Conceiving a Sustainable Learning Organization
To continue on the energy example, the selected energy solution’s impact on the supply chain and stakeholders is not trivial. To ensure long-term efficacy of a chosen sustainable innovation throughout the organization, all product teams and associated vendors need to be educated and interacted with in ways that positively affect, not just company operations, but the vendor’s operations and commerce as well. In other words, long term the project goes beyond company influence to create a ‘regenerative commerce’ self-sustaining system that is based on shifts in awareness, attention, and commitment. It is important to note that, in order to sustain the movement, it is crucial that your enterprise sets the right tone in the early years (i.e. now), because that tone generates an identity pattern, which continues to ring ongoing throughout the expanding movement. These tones have arisen through humanity’s time on this planet. Tones that positively affect the human situation, as well as other life on this planet, have only been effective when people are committed to acting as a learning community, rather than as members of a corporate or educational institution as it is defined and implemented today. The differences are dramatic, and knowing these differences will make or break the success of sustainability at large.
A model called ‘‘ (see diagram) can be used as a baseline for analyzing, selecting, implementing, and monitoring sustainable applications and their efficacy in terms of technical performance, company implementation, supply chain impact, planetary health, and social well-being. This simple map has broad implications and can be incorporated into the overall sustainability plan by riding its feedback loops, which are the legs that build knowledge capacity into the whole of the system.

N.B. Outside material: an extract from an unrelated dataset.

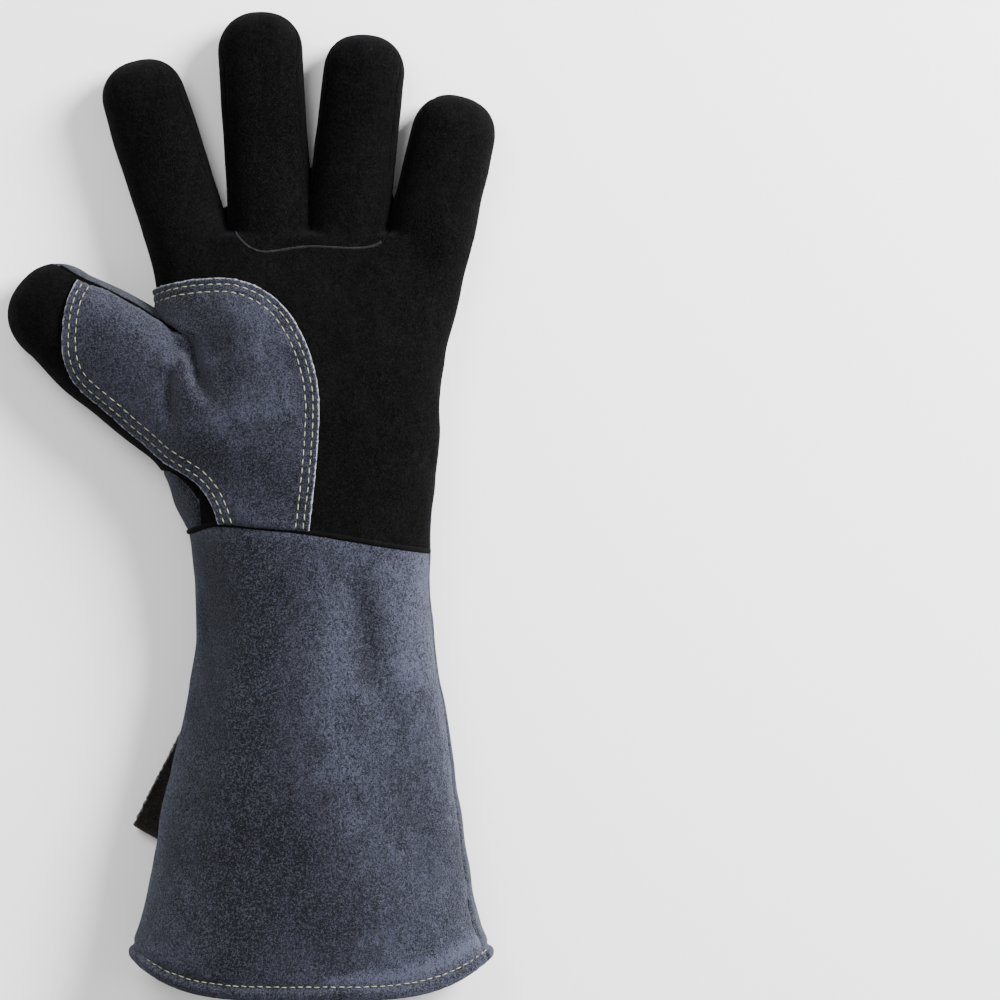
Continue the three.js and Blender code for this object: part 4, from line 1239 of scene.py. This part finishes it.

Formulating Dynamic Feedback – Sustainability Reporting
The sustainability plan’s objectives can be created by back-casting visionary solutions based on desired (rather than anticipated) outcomes. This description becomes the front end to a larger strategic plan, which today is a method known as sustainability reporting, which becomes the guiding vehicle for monitoring and sharing sustainability directives and applications within and outside of the enterprise. Otherwise known as a sustainability report, this document is not static, but rather becomes a dynamic tool that guides all aspects of a comprehensive sustainability solution. Furthermore, the report acts as a relationship-building vehicle that shapes the connections, which make up the design ecology.
Incorporating Meaning through Collaborative Design
To do this, a sustainability report is not created by any one individual, or even by the sustainability team on its own. Instead it is created using a ‘collaborative design’ process that brings together numerous stakeholders who are directly and indirectly impacted by the company sustainability strategy. The collaboration gets staff and stakeholders involved in the innovation process, thereby creating ownership and thus increasing sustainability over time. This collaborative process helps to devise new ways to determine and incorporate sustainable innovations and may include unexpected outcomes, such as new products and services that help staff, suppliers, and users to be more sustainable, as well as improve the company’s bottom line.
Furthermore, the team will need to work closely with (and across) all other enterprise divisions, including marketing, engineering, procurement, and executive management. This is the way to building strong, compelling cases that are values-based and come from the company as a whole community. High impact programs that align stakeholders with your overall business strategies will increase the potential for sustainability solutions to ‘sustain’ themselves.
Sustained Success through Phased Implementation
A phased plan for implementation for all solutions should be used that includes comparative proto-typing, sequential benchmarking, and business/technology incubation techniques, so that best-of-breed solutions are brought in and effectively and appropriately moved into real applications. This, I have found, is an outcome of the collaborative design process, where technical design is only one part of an overall plan that considers these other factors. Other outcomes of this collaboration process are a blend of visionary principles that guide the actions of the company, as well as a tangible strategy that can be implemented world-wide across company divisions, market sectors, supplier networks, and consumer communities that are affected by the enterprise’s influence. The key here is to design in broad participation so that learning becomes meaning, meaning becomes desire, and desire becomes the juice that sustains the movement, even when challenges arise.
Increasing Value to Sustainability Teams
My extensive experience with designing and facilitating stakeholder-based collaborative design processes like these is a key value-add that I will bring to the team. As a member of your Sustainability Team, I can be relied on to be responsible for collaboratively defining, evaluating, advocating, and implementing triple-bottom-line solutions that integrate environmental, social, and economic impacts across the enterprise, it’s supply chain, users, and the world at large. My ability to work cross-functionally allows me to interconnect my efforts on renewable energy projects, while also developing sustainable business solutions that can be scaled from internal applications to outside the company beyond its reach. Plus my background in technology positions me to comprehend and design solutions that require an understanding of design process that incorporates my extensive analytical and problem solving skills. Experiences that encompass my sustainability background include the development of organizational strategies and frameworks that are based in sustainability and sustainable innovation, and working with both startup and traditional sustainable-oriented organizations including clean energy companies. All of which will help me to identify innovative, clean, efficient technologies that can be deployed within company operations.